Demand risk is asymmetric: if the sequel demonstrates heavy front-loading and steep week-two drop-offs, total theatrical lifetime may undershoot optimistic scenarios, pressuring short-term licensing valuations. Conversely, sustained hold and strong international legs — particularly in markets with higher distributor take rates — would boost ancillary bargaining positions. Currency exposure is another variable; material international grosses are subject to FX translation and can be volatile across reporting periods.
Macro and calendar risks also matter. The film’s performance benefitted from spring-break calendars and Easter timing; if calendar-aligned releases become concentrated — with many studios chasing the same windows — box office share per tentpole can erode. For investors, sensitivity analysis should include alternate calendar scenarios and competitor release schedule shifts that could redistribute global audience attendance.
Fazen Capital Perspective
Fazen Capital views the headline $372.5 million opening as a reminder that entrenched consumer IP retains pricing power in the theatrical model, even when critical reviews are muted. Contrarian to a narrative that streaming permanently decimated theatrical demand, this result suggests a bifurcation: franchises with broad demographic reach and multichannel monetization remain resilient. From a valuation standpoint, we emphasize dissecting franchise-level economics rather than relying on headline grosses. A high opening can be more valuable to licensors and merchandisers than to the distribution P&L once backend deals and marketing amortization are accounted for.
Our non-obvious insight is that the sequel’s commercial signal may have outsized value for content distribution strategy rather than for immediate studio earnings. High consumer turnout creates leverage for studios to (1) extract stronger licensing fees from SVOD and AVOD platforms in the pay window, (2) negotiate higher minimum guarantees for territorial licensees, and (3) accelerate merchandising rollouts timed to sustained audience attention. For long-only institutional holders, the interplay between theatrical success and deferred recurring revenue streams (licensing renewals, renewed platform bids, IP-linked product sales) often outweighs transient box office uplifts in corporate valuation models.
Consequently, investors should prioritize contractual disclosures — minimum guarantees, backend participation schedules, and merchandising rights retention — over headline gross when estimating incremental value. Monitor upcoming quarterly filings and licensing announcements closely: those disclosures will convert box office strength into recognizable revenue and margin impacts over the medium term.
Outlook
In the coming quarters, watch for three measurable outcomes: (1) reported licence and merchandising agreements tied to the sequel, including guaranteed minimums and timing; (2) studio commentary in earnings calls quantifying theatrical-to-licensing conversion expectations; and (3) week-over-week box office decay rates reported by Comscore and industry trackers that will clarify lifetime gross trajectory. Each of these will materially affect forward-looking revenue allocations and valuation revisions for exposed issuers.

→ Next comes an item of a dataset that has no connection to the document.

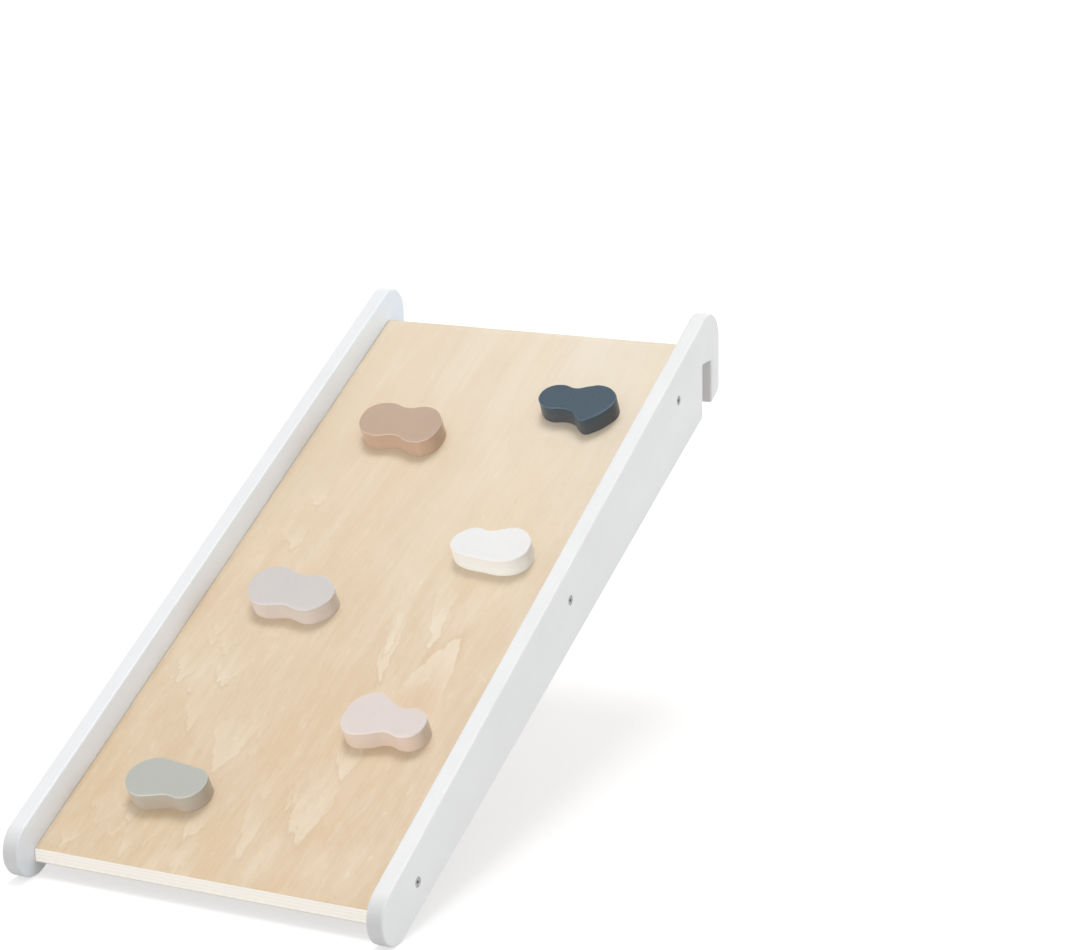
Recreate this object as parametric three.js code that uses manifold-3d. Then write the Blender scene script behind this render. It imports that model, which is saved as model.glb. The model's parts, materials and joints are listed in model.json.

For equities, expect short-lived sentiment moves for large diversified parents such as Comcast, with more persistent re-rating potential for pure-play studios and licensors whose balance sheets hinge on franchise monetization. Analysts should update scenario models to incorporate a range of ancillary royalty outcomes and a staggered recognition schedule for merchandising revenues. Institutional investors should also consider option-based hedges around earnings reports if exposure to media assets is concentrated and event risk is high.
FAQ
Q: Will this opening materially change Comcast’s (CMCSA) earnings for FY26? A: Unlikely in a material way on an annual consolidated basis. Comcast is diversified across broadband, cable, and advertising; theatrical revenues flow primarily to NBCUniversal and are subject to distribution splits and participation expenses. The clearest impacts will show in segment-level commentary and licensing pipelines rather than in immediate consolidated EPS beats.
Q: How should investors treat headline box office figures when modeling studio value? A: Treat headline grosses as a top-line demand indicator. Convert to studio-level revenues using empirically grounded studio share assumptions (typically 40%–50% aggregate), then deduct marketing, distribution fees, and participations. Factor in multiyear ancillary monetization through licensing and merchandising rather than assuming a single-period benefit.
Q: Historically, do sequels with weaker critic reviews still succeed commercially? A: Yes — franchise recognition and family-oriented content exhibit lower critic elasticity. Historical cases (e.g., large franchise sequels) show that audience demand can override critical consensus, but lifetime grosses and ancillary performance still vary significantly by sequel quality and marketing execution.
Bottom Line
The $372.5 million opening signals robust consumer appetite for proven family IP and creates optionality for licensing and merchandising monetization, but headline grosses must be adjusted for studio share, marketing, and participations before inferring corporate earnings impact. Monitor contractual disclosures and week-to-week box office decay to convert this surge into a quantified revenue forecast.
Disclaimer: This article is for informational purposes only and does not constitute investment advice.